I think London is the most diverse harmonious place where people get on. It’s what I love about it and it’s what I’ve grown up around my entire life and it gets people comfortable. I like the diversity. I suppose it's the rest of the UK. London is a great city. We’ll see what happens. At least we don’t have Boris Johnson. This year has been a tough year for everyone. Bowie, Prince going, people like that. Brexit, Trump. It’s been a fucking crazy year.

You talk about being 18 again, and there would be anger and protest and stuff. But there doesn’t seem to be that kind of political music that there was in the ’70s and ’80s.
I don’t think you need the music. I was never into political music besides Public Enemy. Sadly, there’s not enough political music. The fact of the matter is, even if you don’t have much money, you have internet, you can watch TV. Unless it’s really extreme, people have been dumbed into a sense of security.
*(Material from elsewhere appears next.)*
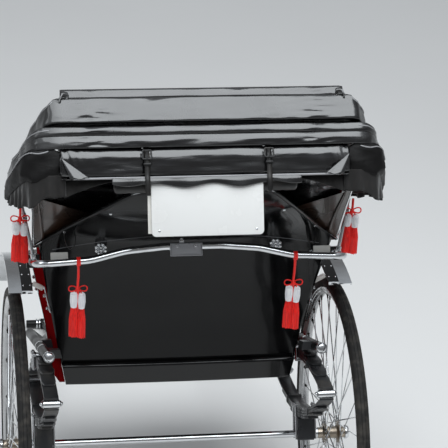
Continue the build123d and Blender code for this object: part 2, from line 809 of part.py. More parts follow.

We’re so terrified about terrorist attacks, it makes you feel like are the governments looking after us, when they’re not. It’s difficult. Complicated times. But I go to these NTS events and parties, that’s how it used to be when I went out. They have a very positive effect of youth culture. Youth culture now is very very fractured. It’s such a weird culture. I think we’re going through a transition phase and I think there’s some interesting things happening at the moment in music, art and fashion and they’re all trying to find their way. But it won’t be like back in the way when you had goths, skinheads. You’ll have a thousand different things.

Lots of scenes of one person doing something that's different.
Musically, what’s happened is you used to have finances. Now people don’t have money. Now they’ll say, ‘Fuck it, I’ll do what I want’. You had so many people compromising to make money. Now there’s no money, you have people making whatever they want. People put up crazy shit. It doesn’t cost money to put something onto Soundcloud.